SHORT EXERCISE: Repeat exactly, and only, the lines below starting at the line that contains "const lid = new" and ending at the line that contains "before = set(bpy.data.objects)", inclusive of both.

Scripts that build objects
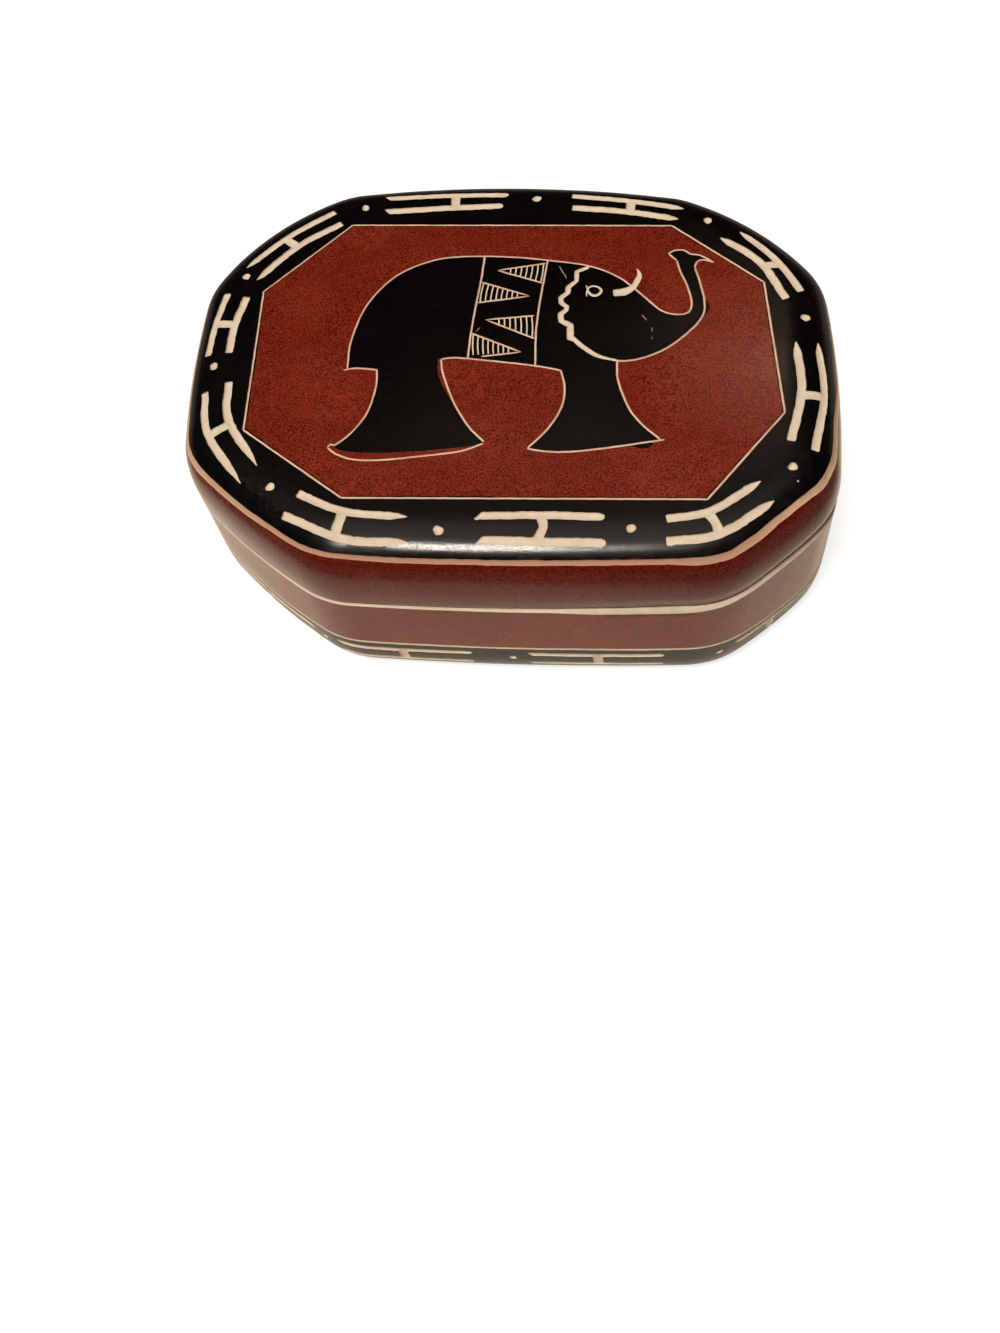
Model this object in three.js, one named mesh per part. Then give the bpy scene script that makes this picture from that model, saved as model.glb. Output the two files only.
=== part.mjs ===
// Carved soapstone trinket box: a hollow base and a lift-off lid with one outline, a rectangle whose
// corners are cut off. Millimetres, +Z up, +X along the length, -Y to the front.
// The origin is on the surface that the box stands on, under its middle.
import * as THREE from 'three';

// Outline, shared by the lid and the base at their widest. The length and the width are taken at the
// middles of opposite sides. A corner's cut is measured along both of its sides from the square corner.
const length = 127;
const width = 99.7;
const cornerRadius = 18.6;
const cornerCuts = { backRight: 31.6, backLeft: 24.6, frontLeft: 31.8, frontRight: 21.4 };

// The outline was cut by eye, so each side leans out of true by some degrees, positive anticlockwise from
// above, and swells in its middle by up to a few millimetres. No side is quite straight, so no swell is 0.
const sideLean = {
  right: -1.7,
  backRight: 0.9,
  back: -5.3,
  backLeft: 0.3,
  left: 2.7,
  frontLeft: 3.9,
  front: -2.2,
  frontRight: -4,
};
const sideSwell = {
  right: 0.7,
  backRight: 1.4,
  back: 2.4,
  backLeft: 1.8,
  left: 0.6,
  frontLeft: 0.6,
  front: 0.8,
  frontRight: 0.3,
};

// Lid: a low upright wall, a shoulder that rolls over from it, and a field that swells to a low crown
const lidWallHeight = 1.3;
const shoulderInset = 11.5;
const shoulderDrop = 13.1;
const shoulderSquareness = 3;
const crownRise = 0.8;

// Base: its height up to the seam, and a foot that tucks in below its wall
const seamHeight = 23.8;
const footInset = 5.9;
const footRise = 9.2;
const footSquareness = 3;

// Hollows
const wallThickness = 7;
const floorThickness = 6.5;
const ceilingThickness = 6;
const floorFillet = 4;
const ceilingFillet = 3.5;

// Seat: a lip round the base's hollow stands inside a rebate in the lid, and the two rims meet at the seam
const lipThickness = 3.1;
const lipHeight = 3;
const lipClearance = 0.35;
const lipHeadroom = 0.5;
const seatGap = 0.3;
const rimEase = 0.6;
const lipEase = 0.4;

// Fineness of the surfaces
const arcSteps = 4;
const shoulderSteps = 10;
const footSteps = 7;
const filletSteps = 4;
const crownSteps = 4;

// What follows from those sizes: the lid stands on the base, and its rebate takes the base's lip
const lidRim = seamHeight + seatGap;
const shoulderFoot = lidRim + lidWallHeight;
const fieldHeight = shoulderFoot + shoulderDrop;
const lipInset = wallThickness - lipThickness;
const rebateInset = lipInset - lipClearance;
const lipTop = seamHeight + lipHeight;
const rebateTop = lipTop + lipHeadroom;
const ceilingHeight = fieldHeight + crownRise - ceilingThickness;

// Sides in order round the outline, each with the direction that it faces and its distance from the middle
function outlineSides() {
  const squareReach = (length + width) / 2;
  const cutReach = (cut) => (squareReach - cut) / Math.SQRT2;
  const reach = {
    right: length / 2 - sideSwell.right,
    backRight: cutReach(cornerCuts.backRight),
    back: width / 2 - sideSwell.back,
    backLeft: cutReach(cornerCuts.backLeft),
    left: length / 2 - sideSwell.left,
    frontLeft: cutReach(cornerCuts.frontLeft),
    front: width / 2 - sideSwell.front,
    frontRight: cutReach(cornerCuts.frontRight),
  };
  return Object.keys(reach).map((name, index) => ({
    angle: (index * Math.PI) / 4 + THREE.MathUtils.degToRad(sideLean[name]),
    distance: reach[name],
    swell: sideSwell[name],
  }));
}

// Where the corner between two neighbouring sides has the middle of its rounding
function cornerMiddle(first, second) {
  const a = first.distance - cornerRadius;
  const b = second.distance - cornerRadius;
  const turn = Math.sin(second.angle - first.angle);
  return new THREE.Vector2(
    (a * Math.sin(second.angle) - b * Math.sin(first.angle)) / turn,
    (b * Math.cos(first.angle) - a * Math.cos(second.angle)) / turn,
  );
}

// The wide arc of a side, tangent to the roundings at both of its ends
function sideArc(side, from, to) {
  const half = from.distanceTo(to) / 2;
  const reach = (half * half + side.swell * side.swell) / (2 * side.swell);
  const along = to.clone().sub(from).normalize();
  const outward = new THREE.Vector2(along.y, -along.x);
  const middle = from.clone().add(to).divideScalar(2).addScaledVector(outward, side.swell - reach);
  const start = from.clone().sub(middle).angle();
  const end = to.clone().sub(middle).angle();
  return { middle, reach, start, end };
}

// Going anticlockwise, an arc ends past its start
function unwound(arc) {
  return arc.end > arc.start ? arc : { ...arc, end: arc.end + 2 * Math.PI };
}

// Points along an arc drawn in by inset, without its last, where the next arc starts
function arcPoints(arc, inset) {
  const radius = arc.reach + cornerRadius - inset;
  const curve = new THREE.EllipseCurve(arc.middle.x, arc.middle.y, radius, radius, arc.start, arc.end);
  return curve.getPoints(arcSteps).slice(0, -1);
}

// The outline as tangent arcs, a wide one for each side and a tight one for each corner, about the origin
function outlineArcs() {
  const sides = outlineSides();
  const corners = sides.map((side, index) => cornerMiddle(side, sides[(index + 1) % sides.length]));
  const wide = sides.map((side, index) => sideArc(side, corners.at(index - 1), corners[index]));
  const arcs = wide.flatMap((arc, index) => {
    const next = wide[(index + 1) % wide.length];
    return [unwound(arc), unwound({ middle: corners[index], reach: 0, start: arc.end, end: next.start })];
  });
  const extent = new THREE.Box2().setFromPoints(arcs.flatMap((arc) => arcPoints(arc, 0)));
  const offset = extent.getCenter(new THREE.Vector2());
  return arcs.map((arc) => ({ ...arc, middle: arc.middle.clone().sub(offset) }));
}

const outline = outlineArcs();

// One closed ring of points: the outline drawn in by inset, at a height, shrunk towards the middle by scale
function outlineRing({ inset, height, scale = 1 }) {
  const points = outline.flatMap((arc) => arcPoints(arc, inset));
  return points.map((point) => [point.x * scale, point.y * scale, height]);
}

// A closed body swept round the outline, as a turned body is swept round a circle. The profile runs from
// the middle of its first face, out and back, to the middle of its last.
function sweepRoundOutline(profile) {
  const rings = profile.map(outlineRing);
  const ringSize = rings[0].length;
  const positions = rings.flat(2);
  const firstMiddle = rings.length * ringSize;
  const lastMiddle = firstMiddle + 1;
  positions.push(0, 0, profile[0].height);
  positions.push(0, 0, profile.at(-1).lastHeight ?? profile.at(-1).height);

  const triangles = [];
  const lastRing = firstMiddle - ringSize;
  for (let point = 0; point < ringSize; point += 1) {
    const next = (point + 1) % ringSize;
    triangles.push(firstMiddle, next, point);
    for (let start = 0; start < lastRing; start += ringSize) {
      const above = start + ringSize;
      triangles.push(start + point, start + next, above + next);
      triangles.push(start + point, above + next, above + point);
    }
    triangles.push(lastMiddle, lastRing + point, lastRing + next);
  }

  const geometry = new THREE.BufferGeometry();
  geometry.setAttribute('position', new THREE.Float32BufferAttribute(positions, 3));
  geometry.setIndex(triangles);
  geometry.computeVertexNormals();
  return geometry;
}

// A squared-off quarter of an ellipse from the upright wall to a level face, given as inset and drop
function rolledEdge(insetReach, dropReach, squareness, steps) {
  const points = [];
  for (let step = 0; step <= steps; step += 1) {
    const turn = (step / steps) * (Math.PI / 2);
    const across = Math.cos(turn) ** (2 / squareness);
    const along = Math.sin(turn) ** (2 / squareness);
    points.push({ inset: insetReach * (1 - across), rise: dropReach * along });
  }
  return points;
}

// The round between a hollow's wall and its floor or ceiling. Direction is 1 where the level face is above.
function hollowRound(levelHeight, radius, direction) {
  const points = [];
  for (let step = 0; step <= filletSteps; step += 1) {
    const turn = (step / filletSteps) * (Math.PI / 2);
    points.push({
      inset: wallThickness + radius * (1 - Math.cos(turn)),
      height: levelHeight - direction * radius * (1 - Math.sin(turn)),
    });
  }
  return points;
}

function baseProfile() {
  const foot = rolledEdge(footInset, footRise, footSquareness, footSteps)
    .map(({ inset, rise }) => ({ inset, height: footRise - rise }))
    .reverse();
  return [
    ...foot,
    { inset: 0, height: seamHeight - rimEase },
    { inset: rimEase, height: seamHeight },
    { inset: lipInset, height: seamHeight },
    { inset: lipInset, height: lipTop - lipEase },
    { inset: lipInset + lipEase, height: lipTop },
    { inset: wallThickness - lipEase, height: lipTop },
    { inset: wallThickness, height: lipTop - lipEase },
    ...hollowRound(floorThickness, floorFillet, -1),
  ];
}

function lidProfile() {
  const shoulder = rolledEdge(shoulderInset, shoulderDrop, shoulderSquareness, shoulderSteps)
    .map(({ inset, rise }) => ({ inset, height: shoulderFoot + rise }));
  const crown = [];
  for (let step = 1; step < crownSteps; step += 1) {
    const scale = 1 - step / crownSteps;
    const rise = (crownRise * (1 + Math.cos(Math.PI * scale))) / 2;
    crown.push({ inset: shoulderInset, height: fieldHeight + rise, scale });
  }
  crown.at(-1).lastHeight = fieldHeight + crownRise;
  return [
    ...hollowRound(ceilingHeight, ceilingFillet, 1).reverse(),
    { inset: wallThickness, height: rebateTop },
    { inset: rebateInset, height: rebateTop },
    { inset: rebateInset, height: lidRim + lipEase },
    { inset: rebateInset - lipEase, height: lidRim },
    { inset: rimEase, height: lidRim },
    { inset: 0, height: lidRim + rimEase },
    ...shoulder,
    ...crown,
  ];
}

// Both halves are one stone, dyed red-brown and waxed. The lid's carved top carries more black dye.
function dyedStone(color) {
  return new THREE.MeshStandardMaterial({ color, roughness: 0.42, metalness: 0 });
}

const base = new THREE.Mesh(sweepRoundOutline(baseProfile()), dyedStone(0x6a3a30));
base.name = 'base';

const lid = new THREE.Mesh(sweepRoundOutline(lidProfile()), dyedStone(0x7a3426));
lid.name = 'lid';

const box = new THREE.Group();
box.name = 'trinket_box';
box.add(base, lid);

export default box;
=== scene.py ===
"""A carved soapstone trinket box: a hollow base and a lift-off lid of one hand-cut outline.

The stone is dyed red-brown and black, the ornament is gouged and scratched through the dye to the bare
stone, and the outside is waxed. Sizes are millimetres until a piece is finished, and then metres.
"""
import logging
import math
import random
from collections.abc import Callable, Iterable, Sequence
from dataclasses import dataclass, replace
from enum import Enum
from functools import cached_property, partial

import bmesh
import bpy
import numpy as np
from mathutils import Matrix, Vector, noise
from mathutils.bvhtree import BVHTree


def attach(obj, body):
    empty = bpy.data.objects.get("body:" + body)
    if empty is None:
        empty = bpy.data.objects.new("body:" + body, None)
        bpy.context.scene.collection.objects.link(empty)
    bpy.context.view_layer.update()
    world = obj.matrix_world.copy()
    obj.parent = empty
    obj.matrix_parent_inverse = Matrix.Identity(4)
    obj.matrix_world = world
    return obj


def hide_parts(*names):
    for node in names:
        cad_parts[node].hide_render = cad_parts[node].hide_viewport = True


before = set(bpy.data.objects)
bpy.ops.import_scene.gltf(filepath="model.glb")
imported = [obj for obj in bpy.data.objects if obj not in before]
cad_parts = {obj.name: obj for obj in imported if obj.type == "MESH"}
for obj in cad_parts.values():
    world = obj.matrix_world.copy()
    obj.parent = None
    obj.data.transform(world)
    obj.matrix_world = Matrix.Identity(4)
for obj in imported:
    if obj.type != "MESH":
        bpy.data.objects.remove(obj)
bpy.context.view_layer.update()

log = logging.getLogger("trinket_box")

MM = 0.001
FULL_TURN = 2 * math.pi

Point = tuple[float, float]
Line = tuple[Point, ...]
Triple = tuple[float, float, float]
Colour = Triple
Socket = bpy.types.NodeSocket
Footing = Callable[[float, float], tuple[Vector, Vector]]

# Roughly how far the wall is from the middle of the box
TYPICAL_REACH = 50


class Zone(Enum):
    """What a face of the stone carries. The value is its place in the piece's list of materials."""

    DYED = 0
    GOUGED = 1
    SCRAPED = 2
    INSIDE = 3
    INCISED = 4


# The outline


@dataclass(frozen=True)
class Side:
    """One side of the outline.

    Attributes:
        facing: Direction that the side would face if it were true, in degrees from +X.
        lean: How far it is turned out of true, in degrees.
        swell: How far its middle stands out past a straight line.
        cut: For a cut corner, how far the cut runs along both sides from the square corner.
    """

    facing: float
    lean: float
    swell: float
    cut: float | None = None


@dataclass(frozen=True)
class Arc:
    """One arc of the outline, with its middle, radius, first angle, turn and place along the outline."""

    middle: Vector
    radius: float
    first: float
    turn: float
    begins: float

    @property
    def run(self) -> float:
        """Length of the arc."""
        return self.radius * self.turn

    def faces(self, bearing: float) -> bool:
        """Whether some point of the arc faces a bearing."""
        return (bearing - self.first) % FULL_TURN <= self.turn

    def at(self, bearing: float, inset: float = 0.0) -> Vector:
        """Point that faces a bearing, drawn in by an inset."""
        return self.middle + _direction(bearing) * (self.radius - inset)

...

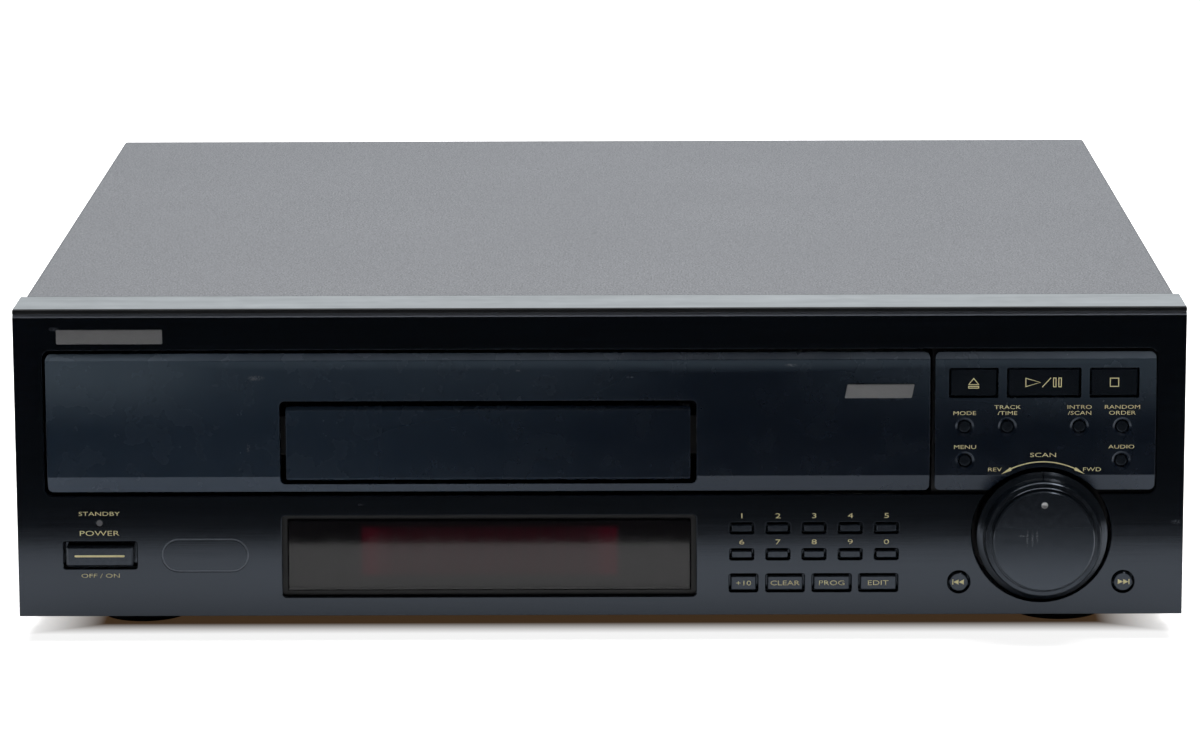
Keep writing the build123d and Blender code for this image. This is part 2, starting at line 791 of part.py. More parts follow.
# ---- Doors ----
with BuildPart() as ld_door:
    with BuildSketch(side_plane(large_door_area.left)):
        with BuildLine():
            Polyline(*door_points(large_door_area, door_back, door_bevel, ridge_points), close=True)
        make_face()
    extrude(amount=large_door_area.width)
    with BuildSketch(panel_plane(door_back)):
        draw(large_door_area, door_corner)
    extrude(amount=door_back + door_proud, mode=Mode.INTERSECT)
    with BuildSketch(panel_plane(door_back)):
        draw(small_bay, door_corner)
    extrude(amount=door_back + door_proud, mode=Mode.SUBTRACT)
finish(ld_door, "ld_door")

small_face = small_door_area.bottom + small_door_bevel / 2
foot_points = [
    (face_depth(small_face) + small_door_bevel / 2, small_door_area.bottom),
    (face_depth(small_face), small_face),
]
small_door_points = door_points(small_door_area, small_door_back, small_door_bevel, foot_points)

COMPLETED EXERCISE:
const lid = new THREE.Mesh(sweepRoundOutline(lidProfile()), dyedStone(0x7a3426));
lid.name = 'lid';

const box = new THREE.Group();
box.name = 'trinket_box';
box.add(base, lid);

export default box;
=== scene.py ===
"""A carved soapstone trinket box: a hollow base and a lift-off lid of one hand-cut outline.

The stone is dyed red-brown and black, the ornament is gouged and scratched through the dye to the bare
stone, and the outside is waxed. Sizes are millimetres until a piece is finished, and then metres.
"""
import logging
import math
import random
from collections.abc import Callable, Iterable, Sequence
from dataclasses import dataclass, replace
from enum import Enum
from functools import cached_property, partial

import bmesh
import bpy
import numpy as np
from mathutils import Matrix, Vector, noise
from mathutils.bvhtree import BVHTree


def attach(obj, body):
    empty = bpy.data.objects.get("body:" + body)
    if empty is None:
        empty = bpy.data.objects.new("body:" + body, None)
        bpy.context.scene.collection.objects.link(empty)
    bpy.context.view_layer.update()
    world = obj.matrix_world.copy()
    obj.parent = empty
    obj.matrix_parent_inverse = Matrix.Identity(4)
    obj.matrix_world = world
    return obj


def hide_parts(*names):
    for node in names:
        cad_parts[node].hide_render = cad_parts[node].hide_viewport = True


before = set(bpy.data.objects)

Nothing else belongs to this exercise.